*Dataset content*.
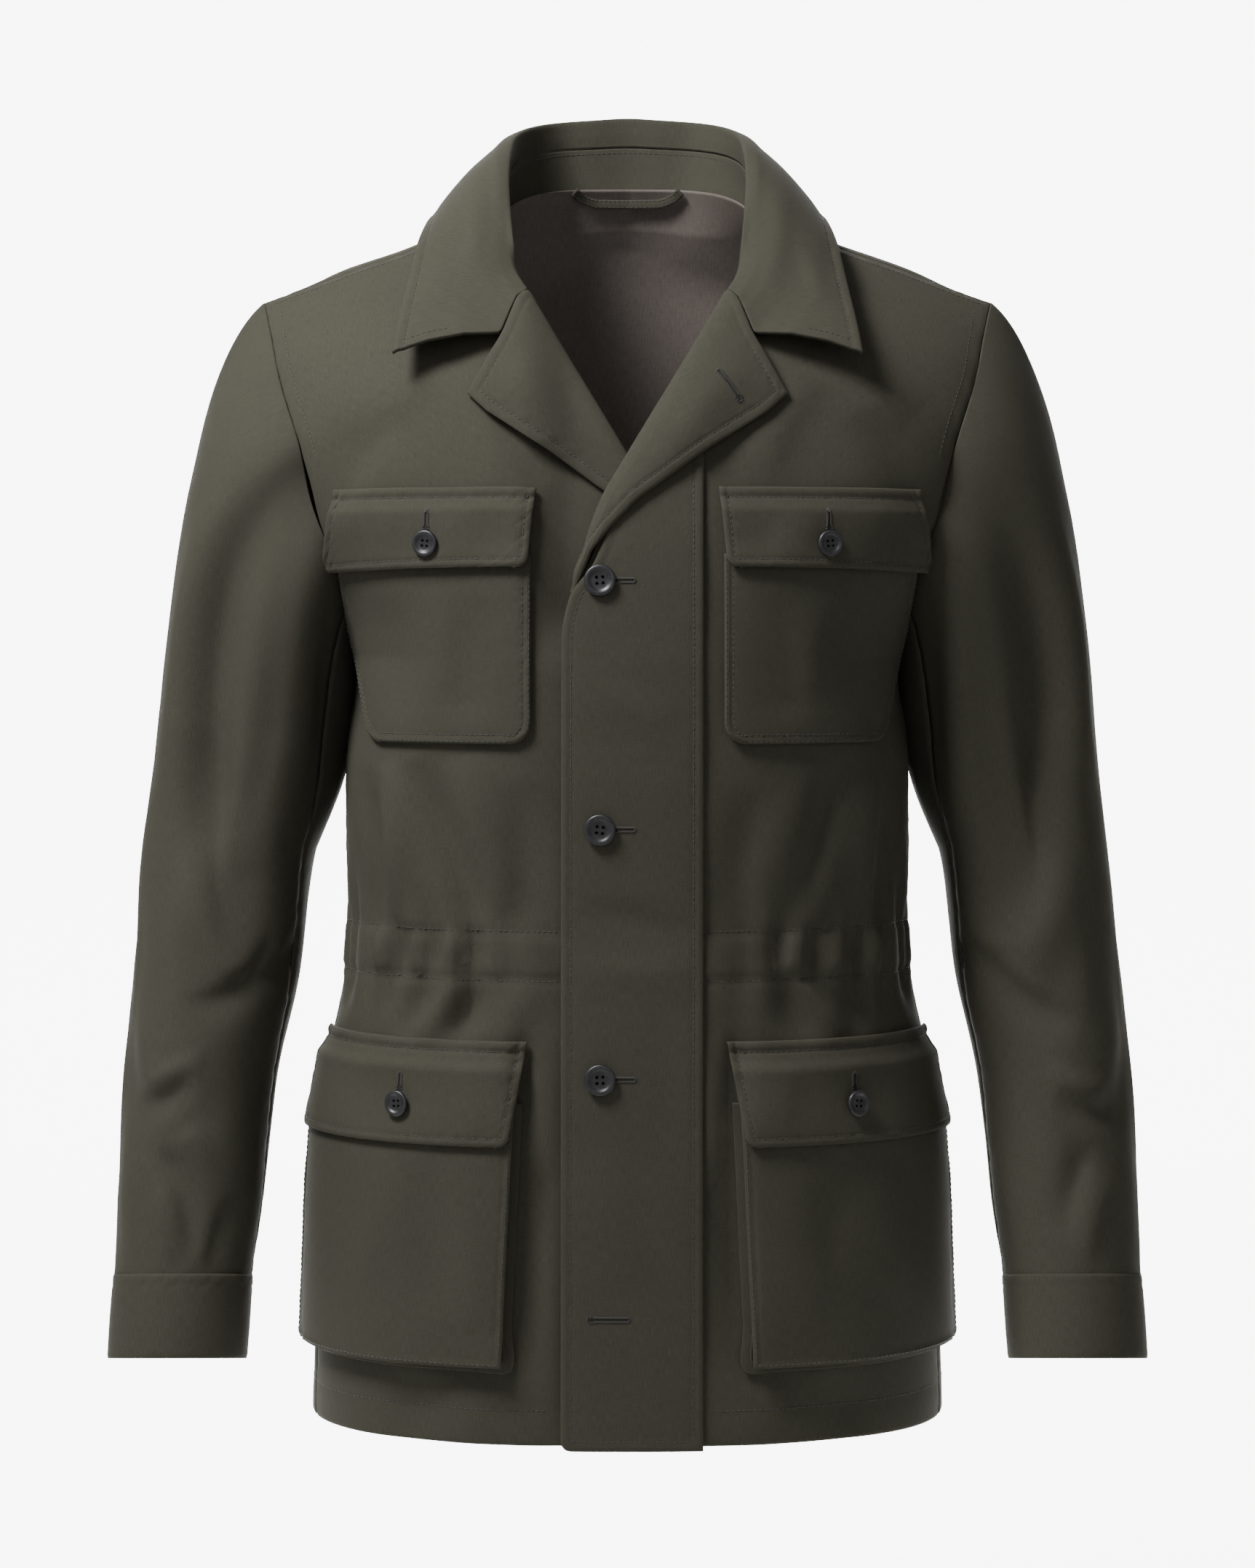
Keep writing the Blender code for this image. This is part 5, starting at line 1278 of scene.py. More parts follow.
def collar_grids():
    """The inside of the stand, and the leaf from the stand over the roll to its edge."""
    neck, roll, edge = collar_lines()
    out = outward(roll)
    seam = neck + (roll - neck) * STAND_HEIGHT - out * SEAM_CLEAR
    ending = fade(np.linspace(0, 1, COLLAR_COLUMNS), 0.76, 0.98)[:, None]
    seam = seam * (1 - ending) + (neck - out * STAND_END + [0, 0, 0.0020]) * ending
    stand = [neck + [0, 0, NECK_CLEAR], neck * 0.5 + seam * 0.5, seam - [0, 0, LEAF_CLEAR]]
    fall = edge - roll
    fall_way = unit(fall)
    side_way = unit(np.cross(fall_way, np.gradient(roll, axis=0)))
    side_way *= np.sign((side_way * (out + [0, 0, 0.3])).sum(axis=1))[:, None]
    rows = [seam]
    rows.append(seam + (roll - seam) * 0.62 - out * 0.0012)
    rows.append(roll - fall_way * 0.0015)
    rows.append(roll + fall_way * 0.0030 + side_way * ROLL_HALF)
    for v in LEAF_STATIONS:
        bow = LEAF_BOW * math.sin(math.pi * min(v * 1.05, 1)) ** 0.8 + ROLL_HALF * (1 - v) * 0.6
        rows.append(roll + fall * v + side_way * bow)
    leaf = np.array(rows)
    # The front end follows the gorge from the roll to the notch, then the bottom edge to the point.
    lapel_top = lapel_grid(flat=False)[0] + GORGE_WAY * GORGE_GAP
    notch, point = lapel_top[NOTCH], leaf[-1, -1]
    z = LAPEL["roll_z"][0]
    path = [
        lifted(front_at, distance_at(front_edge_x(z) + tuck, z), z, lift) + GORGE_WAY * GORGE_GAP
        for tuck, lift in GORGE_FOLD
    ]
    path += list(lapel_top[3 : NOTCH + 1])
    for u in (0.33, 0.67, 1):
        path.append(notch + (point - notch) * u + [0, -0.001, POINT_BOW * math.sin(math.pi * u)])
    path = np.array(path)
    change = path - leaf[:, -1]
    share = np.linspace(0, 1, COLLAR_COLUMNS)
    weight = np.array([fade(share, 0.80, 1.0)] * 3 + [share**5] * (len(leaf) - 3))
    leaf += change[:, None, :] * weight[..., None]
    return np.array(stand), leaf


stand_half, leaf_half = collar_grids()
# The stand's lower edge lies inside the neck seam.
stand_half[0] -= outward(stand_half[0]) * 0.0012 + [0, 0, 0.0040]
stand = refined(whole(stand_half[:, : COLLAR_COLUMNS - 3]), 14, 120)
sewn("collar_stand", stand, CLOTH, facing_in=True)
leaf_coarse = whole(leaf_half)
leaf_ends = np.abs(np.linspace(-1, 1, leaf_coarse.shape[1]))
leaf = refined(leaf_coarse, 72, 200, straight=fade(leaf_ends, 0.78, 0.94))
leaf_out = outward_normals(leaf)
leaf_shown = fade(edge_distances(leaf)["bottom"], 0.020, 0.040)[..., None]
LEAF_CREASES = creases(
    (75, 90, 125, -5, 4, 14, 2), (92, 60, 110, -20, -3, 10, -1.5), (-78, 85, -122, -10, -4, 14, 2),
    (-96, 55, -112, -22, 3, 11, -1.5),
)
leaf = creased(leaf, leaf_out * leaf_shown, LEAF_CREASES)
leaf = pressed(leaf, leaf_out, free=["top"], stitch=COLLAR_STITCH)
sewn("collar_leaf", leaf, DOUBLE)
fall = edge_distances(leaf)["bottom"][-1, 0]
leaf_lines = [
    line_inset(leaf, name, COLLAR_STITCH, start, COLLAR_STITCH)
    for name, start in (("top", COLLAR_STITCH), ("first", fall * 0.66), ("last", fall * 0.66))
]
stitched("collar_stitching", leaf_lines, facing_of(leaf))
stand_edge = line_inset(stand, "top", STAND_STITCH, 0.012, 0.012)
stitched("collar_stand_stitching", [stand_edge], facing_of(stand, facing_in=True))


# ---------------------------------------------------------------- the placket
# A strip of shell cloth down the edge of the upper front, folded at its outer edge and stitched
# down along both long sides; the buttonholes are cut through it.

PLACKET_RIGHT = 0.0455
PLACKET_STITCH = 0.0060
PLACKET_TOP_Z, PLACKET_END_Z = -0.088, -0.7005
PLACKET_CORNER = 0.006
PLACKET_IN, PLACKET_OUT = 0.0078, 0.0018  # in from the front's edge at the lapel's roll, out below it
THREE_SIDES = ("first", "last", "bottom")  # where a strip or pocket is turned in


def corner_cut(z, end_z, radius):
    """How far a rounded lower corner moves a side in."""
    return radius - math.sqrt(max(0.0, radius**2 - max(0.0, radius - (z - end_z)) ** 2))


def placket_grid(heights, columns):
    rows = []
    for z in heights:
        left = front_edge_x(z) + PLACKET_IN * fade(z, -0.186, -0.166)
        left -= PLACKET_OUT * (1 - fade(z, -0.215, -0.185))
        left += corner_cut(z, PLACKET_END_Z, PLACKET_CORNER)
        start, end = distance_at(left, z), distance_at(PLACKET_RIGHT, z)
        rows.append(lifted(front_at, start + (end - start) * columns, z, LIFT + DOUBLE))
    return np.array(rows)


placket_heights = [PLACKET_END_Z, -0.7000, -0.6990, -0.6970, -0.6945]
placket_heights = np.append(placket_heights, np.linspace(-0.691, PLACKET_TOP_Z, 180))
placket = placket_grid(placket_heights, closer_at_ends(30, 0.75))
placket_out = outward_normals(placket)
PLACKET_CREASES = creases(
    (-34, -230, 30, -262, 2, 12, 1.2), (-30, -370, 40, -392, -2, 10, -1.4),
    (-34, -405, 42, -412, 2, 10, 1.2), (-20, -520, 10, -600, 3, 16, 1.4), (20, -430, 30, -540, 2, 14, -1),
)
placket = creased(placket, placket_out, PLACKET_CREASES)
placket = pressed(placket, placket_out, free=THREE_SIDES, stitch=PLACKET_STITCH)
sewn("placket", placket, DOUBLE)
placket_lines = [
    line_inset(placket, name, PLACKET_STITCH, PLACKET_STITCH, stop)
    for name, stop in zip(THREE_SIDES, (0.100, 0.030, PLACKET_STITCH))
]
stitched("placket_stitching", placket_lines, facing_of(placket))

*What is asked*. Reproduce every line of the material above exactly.

*Written reply*.
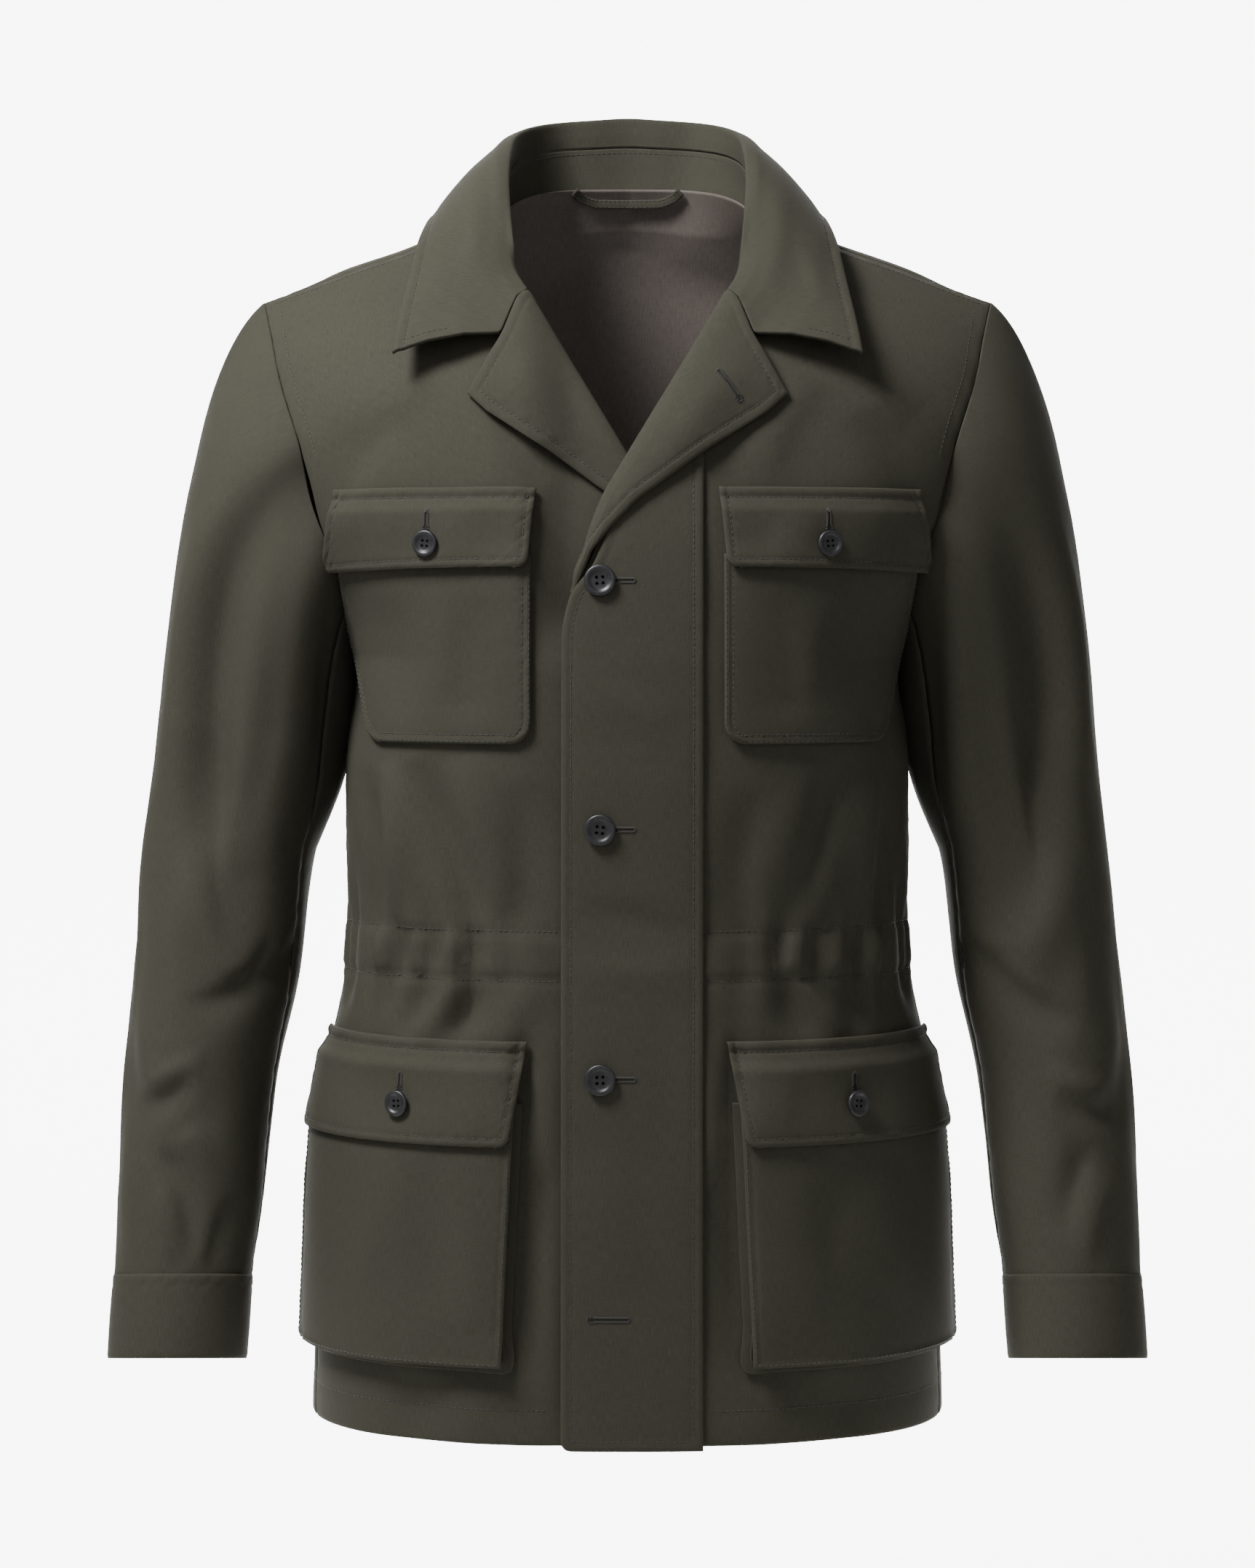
Keep writing the Blender code for this image. This is part 5, starting at line 1278 of scene.py. More parts follow.
def collar_grids():
    """The inside of the stand, and the leaf from the stand over the roll to its edge."""
    neck, roll, edge = collar_lines()
    out = outward(roll)
    seam = neck + (roll - neck) * STAND_HEIGHT - out * SEAM_CLEAR
    ending = fade(np.linspace(0, 1, COLLAR_COLUMNS), 0.76, 0.98)[:, None]
    seam = seam * (1 - ending) + (neck - out * STAND_END + [0, 0, 0.0020]) * ending
    stand = [neck + [0, 0, NECK_CLEAR], neck * 0.5 + seam * 0.5, seam - [0, 0, LEAF_CLEAR]]
    fall = edge - roll
    fall_way = unit(fall)
    side_way = unit(np.cross(fall_way, np.gradient(roll, axis=0)))
    side_way *= np.sign((side_way * (out + [0, 0, 0.3])).sum(axis=1))[:, None]
    rows = [seam]
    rows.append(seam + (roll - seam) * 0.62 - out * 0.0012)
    rows.append(roll - fall_way * 0.0015)
    rows.append(roll + fall_way * 0.0030 + side_way * ROLL_HALF)
    for v in LEAF_STATIONS:
        bow = LEAF_BOW * math.sin(math.pi * min(v * 1.05, 1)) ** 0.8 + ROLL_HALF * (1 - v) * 0.6
        rows.append(roll + fall * v + side_way * bow)
    leaf = np.array(rows)
    # The front end follows the gorge from the roll to the notch, then the bottom edge to the point.
    lapel_top = lapel_grid(flat=False)[0] + GORGE_WAY * GORGE_GAP
    notch, point = lapel_top[NOTCH], leaf[-1, -1]
    z = LAPEL["roll_z"][0]
    path = [
        lifted(front_at, distance_at(front_edge_x(z) + tuck, z), z, lift) + GORGE_WAY * GORGE_GAP
        for tuck, lift in GORGE_FOLD
    ]
    path += list(lapel_top[3 : NOTCH + 1])
    for u in (0.33, 0.67, 1):
        path.append(notch + (point - notch) * u + [0, -0.001, POINT_BOW * math.sin(math.pi * u)])
    path = np.array(path)
    change = path - leaf[:, -1]
    share = np.linspace(0, 1, COLLAR_COLUMNS)
    weight = np.array([fade(share, 0.80, 1.0)] * 3 + [share**5] * (len(leaf) - 3))
    leaf += change[:, None, :] * weight[..., None]
    return np.array(stand), leaf


stand_half, leaf_half = collar_grids()
# The stand's lower edge lies inside the neck seam.
stand_half[0] -= outward(stand_half[0]) * 0.0012 + [0, 0, 0.0040]
stand = refined(whole(stand_half[:, : COLLAR_COLUMNS - 3]), 14, 120)
sewn("collar_stand", stand, CLOTH, facing_in=True)
leaf_coarse = whole(leaf_half)
leaf_ends = np.abs(np.linspace(-1, 1, leaf_coarse.shape[1]))
leaf = refined(leaf_coarse, 72, 200, straight=fade(leaf_ends, 0.78, 0.94))
leaf_out = outward_normals(leaf)
leaf_shown = fade(edge_distances(leaf)["bottom"], 0.020, 0.040)[..., None]
LEAF_CREASES = creases(
    (75, 90, 125, -5, 4, 14, 2), (92, 60, 110, -20, -3, 10, -1.5), (-78, 85, -122, -10, -4, 14, 2),
    (-96, 55, -112, -22, 3, 11, -1.5),
)
leaf = creased(leaf, leaf_out * leaf_shown, LEAF_CREASES)
leaf = pressed(leaf, leaf_out, free=["top"], stitch=COLLAR_STITCH)
sewn("collar_leaf", leaf, DOUBLE)
fall = edge_distances(leaf)["bottom"][-1, 0]
leaf_lines = [
    line_inset(leaf, name, COLLAR_STITCH, start, COLLAR_STITCH)
    for name, start in (("top", COLLAR_STITCH), ("first", fall * 0.66), ("last", fall * 0.66))
]
stitched("collar_stitching", leaf_lines, facing_of(leaf))
stand_edge = line_inset(stand, "top", STAND_STITCH, 0.012, 0.012)
stitched("collar_stand_stitching", [stand_edge], facing_of(stand, facing_in=True))


# ---------------------------------------------------------------- the placket
# A strip of shell cloth down the edge of the upper front, folded at its outer edge and stitched
# down along both long sides; the buttonholes are cut through it.

PLACKET_RIGHT = 0.0455
PLACKET_STITCH = 0.0060
PLACKET_TOP_Z, PLACKET_END_Z = -0.088, -0.7005
PLACKET_CORNER = 0.006
PLACKET_IN, PLACKET_OUT = 0.0078, 0.0018  # in from the front's edge at the lapel's roll, out below it
THREE_SIDES = ("first", "last", "bottom")  # where a strip or pocket is turned in


def corner_cut(z, end_z, radius):
    """How far a rounded lower corner moves a side in."""
    return radius - math.sqrt(max(0.0, radius**2 - max(0.0, radius - (z - end_z)) ** 2))


def placket_grid(heights, columns):
    rows = []
    for z in heights:
        left = front_edge_x(z) + PLACKET_IN * fade(z, -0.186, -0.166)
        left -= PLACKET_OUT * (1 - fade(z, -0.215, -0.185))
        left += corner_cut(z, PLACKET_END_Z, PLACKET_CORNER)
        start, end = distance_at(left, z), distance_at(PLACKET_RIGHT, z)
        rows.append(lifted(front_at, start + (end - start) * columns, z, LIFT + DOUBLE))
    return np.array(rows)


placket_heights = [PLACKET_END_Z, -0.7000, -0.6990, -0.6970, -0.6945]
placket_heights = np.append(placket_heights, np.linspace(-0.691, PLACKET_TOP_Z, 180))
placket = placket_grid(placket_heights, closer_at_ends(30, 0.75))
placket_out = outward_normals(placket)
PLACKET_CREASES = creases(
    (-34, -230, 30, -262, 2, 12, 1.2), (-30, -370, 40, -392, -2, 10, -1.4),
    (-34, -405, 42, -412, 2, 10, 1.2), (-20, -520, 10, -600, 3, 16, 1.4), (20, -430, 30, -540, 2, 14, -1),
)
placket = creased(placket, placket_out, PLACKET_CREASES)
placket = pressed(placket, placket_out, free=THREE_SIDES, stitch=PLACKET_STITCH)
sewn("placket", placket, DOUBLE)
placket_lines = [
    line_inset(placket, name, PLACKET_STITCH, PLACKET_STITCH, stop)
    for name, stop in zip(THREE_SIDES, (0.100, 0.030, PLACKET_STITCH))
]
stitched("placket_stitching", placket_lines, facing_of(placket))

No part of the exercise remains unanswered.